• [Exercise requirements]
Copy out each line of the material below that holds the string "from".

• [Data lines]

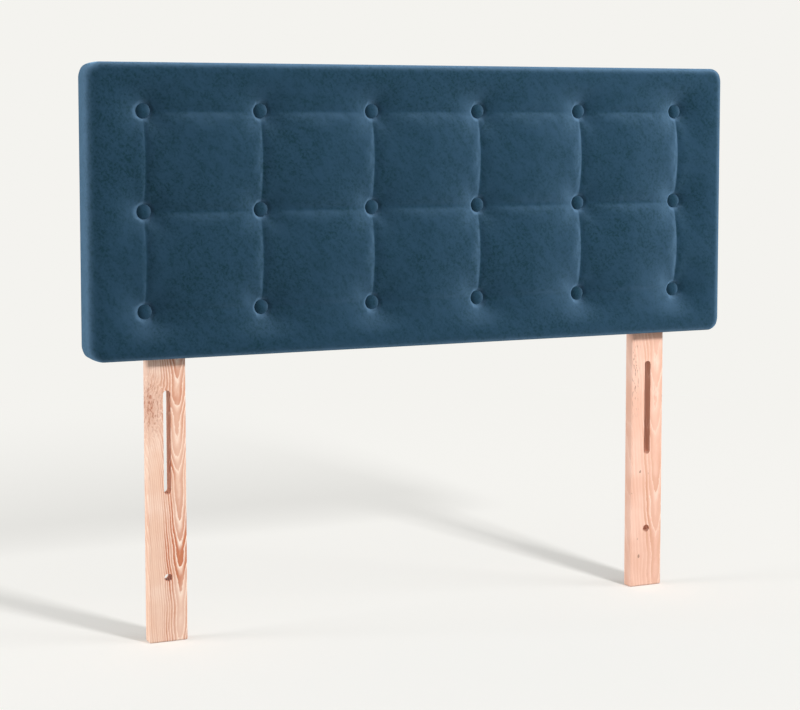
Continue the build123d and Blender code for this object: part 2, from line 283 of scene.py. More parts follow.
# %% Lamps
lamps = {
    "key_lamp": {"place": (0.68, -2.10, 1.45), "target": (0, 0, 0.4), "size": 0.34, "power": 47.5},
    "right_lamp": {"place": (5.2, -2.9, 2.2), "target": (0, 0, 0.45), "size": 2.7, "power": 99.0},
    "left_lamp": {"place": (-6.0, 0.80, 0.7), "target": (-0.2, 0, 0.4), "size": 2.4, "power": 300.0},
}


def lamp_direction(lamp):
    """The way a lamp looks, one long."""
    way = np.array(lamp["target"]) - np.array(lamp["place"])
    return way / np.linalg.norm(way)


def add_lamp(name, lamp):
    """A square lamp that faces its target."""
    way = lamp_direction(lamp)
    flat = math.hypot(way[0], way[1])
    turn = (math.atan2(flat, -way[2]), 0, math.atan2(way[1], way[0]) - upright)
    clear_selection()
    bpy.ops.object.light_add(type="AREA", location=lamp["place"], rotation=turn)
    light = bpy.context.object
    light.name = name
    light.data.size = lamp["size"]
    light.data.energy = lamp["power"]


for name, lamp in lamps.items():
    add_lamp(name, lamp)
print(len(lamps), "lamps")

# %% [markdown]
# The floor and the world show one pale grey to the camera, so no horizon is seen. Near the object
# the floor is a real matt surface that takes shadows. The lamps light it unevenly, so what the
# matt surface lacks to the plain grey is worked out from the lamps and added to what the camera
# sees. The object hides a little of the world's light from the floor, so slightly less than all of
# it is counted. Where something stands in the way of a lamp, that light is missing: the shadow.

# %% How the floor is lit
background = colour(244, 243, 239)
ambient_strength = 0.39
floor_size = 14.0
floor_colour = (0.80, 0.79, 0.77)
bounce_share = 0.62
counted_share = 0.965
shadow_near, shadow_far = 0.6, 2.3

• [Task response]
Continue the build123d and Blender code for this object: part 2, from line 283 of scene.py. More parts follow.
# matt surface lacks to the plain grey is worked out from the lamps and added to what the camera
# sees. The object hides a little of the world's light from the floor, so slightly less than all of